Pero eso no exime desarrollar otros parámetros que, en última instancia, garanticen los intereses nacionales. En el lenguaje habitual de las cancillerías, la calificación de país «amigo» o «socio» deriva más del beneficio mutuo que de la fuerza de los lazos históricos, como muestra otro frente en el que España ha perdido el peso que llegó a tener en el cambio de siglo: América Latina.
Marruecos ha entendido desde siempre esa premisa al mantener con Francia una relación bilateral que rebasa su antiguo vínculo colonial. Pese a ser su segundo socio comercial, detrás de España, París es el garante político de Rabat en Europa.
España necesita lograr un consenso entre las principales fuerzas políticas para que su acción exterior sea una auténtica política de Estado, protegida de los vaivenes internos y a salvo de la confrontación partidista. La ministra González Laya presentó hace apenas un mes la Estrategia Exterior 2021-2024 elaborada por los funcionarios del palacio de Santa Cruz.
Es elocuente que prácticamente la única atención que ha atraído el documento –discutible en alguno de sus rubros, solvente en otros— haya sido el enunciado de la «política exterior feminista» que formula. Como en otras áreas, el debate sobre la política exterior española se limita a lo inmediato y lo polémico.
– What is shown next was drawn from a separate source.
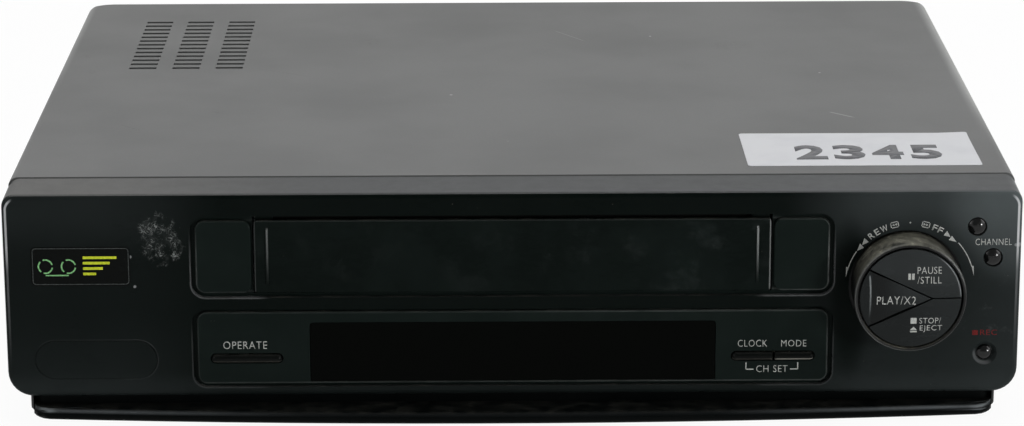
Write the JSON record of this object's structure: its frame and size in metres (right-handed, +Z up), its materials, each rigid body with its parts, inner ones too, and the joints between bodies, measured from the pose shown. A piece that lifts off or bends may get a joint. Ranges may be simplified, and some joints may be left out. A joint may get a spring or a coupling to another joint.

Marruecos ha sabido aprovechar esa circunstancia para variar sustancialmente su relación con España, aún a riesgo de contrariar a la Unión Europea. Rabat apostó a que la condena de Bruselas se limitaría al ámbito de lo verbal, como ha ocurrido hasta ahora. El martes pasado, tras el Consejo Europeo, Pedro Sánchez avaló esa tibieza al oponerse a que se condicionen los fondos destinados a Marruecos a su actitud en las fronteras norteafricanas.
Llama la atención que el Gobierno haya adoptado una postura tan comedida frente a la agresividad marroquí. Y más, todavía, que la oposición haya olvidado ya la crisis fronteriza para centrarse en un asunto que asegura más rédito político: los indultos a los líderes del «procés». Mientras eso ocurra, España seguirá boxeando en el mundo por debajo de su peso.